> [Task details]
Reproduce exactly and only the lines running from the one with "way it faces." through the one with "before = set(bpy.data.objects)", both end lines included.
—————
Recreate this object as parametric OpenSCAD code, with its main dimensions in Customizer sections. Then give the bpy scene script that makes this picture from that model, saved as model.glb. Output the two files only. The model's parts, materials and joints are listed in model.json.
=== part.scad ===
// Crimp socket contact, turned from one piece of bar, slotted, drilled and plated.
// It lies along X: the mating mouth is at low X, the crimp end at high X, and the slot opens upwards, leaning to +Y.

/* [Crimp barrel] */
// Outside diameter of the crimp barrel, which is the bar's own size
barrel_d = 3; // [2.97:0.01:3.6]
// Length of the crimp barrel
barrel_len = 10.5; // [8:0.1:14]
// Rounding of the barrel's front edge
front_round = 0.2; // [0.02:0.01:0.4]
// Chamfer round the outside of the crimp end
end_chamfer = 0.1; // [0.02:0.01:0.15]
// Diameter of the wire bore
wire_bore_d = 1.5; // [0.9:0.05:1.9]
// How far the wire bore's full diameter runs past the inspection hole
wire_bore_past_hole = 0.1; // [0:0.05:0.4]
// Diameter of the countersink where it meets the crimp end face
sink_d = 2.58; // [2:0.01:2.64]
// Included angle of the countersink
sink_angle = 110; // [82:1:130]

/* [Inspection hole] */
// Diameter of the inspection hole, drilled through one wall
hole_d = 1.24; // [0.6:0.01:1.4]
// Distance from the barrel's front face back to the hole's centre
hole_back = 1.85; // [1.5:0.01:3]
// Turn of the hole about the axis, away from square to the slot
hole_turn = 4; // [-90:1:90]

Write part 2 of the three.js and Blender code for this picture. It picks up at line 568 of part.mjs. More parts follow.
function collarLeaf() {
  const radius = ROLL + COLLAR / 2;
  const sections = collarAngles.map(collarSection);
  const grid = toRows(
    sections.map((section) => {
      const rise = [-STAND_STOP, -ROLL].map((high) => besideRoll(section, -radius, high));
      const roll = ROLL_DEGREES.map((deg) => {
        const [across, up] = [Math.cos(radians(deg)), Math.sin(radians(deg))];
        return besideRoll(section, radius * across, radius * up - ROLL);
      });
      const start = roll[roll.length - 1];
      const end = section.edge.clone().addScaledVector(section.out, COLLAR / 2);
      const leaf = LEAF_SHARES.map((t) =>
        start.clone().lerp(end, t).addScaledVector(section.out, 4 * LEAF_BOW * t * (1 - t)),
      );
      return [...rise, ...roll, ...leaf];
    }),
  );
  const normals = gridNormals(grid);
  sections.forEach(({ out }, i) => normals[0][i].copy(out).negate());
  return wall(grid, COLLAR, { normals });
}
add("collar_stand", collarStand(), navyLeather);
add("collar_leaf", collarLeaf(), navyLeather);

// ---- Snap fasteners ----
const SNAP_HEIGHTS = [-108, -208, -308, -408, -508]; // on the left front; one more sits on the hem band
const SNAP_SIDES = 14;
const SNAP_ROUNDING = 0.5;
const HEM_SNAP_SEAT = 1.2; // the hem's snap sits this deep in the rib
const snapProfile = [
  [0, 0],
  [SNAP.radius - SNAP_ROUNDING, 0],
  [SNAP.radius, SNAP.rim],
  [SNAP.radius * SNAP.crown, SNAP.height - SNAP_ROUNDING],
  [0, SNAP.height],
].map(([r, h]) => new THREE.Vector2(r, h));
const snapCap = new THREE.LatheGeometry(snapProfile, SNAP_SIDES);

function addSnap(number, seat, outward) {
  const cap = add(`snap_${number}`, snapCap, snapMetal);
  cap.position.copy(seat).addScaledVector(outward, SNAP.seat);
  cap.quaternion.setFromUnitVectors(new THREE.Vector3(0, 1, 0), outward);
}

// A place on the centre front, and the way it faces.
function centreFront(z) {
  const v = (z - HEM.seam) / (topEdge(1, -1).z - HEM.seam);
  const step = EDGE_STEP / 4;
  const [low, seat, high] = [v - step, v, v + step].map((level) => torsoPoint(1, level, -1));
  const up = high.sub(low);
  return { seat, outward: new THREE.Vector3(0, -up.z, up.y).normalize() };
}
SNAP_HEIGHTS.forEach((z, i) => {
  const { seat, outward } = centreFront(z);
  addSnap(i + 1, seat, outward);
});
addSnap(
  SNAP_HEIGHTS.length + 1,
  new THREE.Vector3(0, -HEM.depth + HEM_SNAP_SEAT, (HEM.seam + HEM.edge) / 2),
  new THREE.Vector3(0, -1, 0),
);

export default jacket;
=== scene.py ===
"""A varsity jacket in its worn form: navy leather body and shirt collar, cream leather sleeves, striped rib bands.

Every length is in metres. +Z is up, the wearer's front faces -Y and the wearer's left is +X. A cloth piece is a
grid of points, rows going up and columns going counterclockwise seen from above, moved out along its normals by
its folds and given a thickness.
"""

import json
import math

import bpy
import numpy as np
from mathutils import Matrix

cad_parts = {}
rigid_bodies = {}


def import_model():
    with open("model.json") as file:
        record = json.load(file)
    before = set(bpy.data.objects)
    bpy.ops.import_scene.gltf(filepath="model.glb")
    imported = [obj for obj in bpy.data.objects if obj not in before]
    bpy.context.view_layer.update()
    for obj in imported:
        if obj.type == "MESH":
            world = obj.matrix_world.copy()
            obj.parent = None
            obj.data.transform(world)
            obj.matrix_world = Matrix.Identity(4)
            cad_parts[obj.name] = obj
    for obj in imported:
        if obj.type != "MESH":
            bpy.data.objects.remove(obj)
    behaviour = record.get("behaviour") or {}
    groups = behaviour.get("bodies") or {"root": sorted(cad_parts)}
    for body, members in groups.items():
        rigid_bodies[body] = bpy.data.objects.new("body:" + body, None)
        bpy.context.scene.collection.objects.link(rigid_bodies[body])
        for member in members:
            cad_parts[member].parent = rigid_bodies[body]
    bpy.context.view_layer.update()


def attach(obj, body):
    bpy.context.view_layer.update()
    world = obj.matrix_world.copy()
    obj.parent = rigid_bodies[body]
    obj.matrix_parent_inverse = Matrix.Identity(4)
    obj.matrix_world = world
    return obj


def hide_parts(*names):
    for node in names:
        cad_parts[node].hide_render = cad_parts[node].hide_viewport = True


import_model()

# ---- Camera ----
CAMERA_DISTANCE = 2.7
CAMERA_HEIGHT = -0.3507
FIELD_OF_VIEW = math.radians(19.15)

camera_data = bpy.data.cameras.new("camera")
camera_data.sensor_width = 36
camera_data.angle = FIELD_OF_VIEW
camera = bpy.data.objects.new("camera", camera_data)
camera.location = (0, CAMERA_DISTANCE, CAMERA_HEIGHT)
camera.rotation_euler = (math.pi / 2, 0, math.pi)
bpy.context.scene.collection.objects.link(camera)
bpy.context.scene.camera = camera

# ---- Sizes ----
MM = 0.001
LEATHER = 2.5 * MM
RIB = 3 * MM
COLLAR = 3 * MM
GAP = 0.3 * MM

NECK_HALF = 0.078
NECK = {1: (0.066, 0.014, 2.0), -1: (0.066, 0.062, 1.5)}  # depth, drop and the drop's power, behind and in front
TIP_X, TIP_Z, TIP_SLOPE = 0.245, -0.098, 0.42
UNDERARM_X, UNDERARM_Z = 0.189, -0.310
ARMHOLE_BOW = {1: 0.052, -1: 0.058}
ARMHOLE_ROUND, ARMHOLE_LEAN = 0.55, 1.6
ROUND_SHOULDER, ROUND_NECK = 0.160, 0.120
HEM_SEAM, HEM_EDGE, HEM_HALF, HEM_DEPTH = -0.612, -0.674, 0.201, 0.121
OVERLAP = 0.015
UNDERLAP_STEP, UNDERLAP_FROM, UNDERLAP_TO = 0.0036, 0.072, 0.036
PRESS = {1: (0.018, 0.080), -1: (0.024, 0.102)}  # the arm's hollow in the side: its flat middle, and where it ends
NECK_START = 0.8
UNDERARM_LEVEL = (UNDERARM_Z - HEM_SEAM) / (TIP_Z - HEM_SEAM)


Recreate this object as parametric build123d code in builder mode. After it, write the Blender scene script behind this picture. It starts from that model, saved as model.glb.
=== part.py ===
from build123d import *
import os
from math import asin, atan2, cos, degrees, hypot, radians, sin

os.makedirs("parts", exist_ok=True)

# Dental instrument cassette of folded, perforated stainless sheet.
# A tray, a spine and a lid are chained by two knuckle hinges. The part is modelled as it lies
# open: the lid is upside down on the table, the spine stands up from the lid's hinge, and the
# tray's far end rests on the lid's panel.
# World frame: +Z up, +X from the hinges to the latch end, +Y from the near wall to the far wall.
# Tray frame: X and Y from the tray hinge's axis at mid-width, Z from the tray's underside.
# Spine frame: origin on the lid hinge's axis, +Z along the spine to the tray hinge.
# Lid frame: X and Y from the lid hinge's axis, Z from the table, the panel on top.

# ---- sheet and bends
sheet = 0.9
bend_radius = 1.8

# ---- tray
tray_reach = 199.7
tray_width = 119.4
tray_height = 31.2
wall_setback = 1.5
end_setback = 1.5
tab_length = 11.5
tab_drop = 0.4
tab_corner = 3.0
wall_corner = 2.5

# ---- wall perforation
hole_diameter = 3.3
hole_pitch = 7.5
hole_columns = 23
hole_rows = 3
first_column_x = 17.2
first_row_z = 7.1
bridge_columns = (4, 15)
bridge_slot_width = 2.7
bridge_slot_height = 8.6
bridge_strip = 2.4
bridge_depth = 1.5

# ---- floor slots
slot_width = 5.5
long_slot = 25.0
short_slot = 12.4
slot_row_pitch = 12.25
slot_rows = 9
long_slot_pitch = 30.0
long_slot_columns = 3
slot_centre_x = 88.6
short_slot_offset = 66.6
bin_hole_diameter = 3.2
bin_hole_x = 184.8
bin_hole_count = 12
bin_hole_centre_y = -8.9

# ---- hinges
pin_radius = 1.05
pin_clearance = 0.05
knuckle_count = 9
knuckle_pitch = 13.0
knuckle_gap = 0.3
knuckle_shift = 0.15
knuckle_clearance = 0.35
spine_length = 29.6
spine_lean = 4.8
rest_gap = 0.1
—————
> [Complete response]
// A place on the centre front, and the way it faces.
function centreFront(z) {
  const v = (z - HEM.seam) / (topEdge(1, -1).z - HEM.seam);
  const step = EDGE_STEP / 4;
  const [low, seat, high] = [v - step, v, v + step].map((level) => torsoPoint(1, level, -1));
  const up = high.sub(low);
  return { seat, outward: new THREE.Vector3(0, -up.z, up.y).normalize() };
}
SNAP_HEIGHTS.forEach((z, i) => {
  const { seat, outward } = centreFront(z);
  addSnap(i + 1, seat, outward);
});
addSnap(
  SNAP_HEIGHTS.length + 1,
  new THREE.Vector3(0, -HEM.depth + HEM_SNAP_SEAT, (HEM.seam + HEM.edge) / 2),
  new THREE.Vector3(0, -1, 0),
);

export default jacket;
=== scene.py ===
"""A varsity jacket in its worn form: navy leather body and shirt collar, cream leather sleeves, striped rib bands.

Every length is in metres. +Z is up, the wearer's front faces -Y and the wearer's left is +X. A cloth piece is a
grid of points, rows going up and columns going counterclockwise seen from above, moved out along its normals by
its folds and given a thickness.
"""

import json
import math

import bpy
import numpy as np
from mathutils import Matrix

cad_parts = {}
rigid_bodies = {}


def import_model():
    with open("model.json") as file:
        record = json.load(file)
    before = set(bpy.data.objects)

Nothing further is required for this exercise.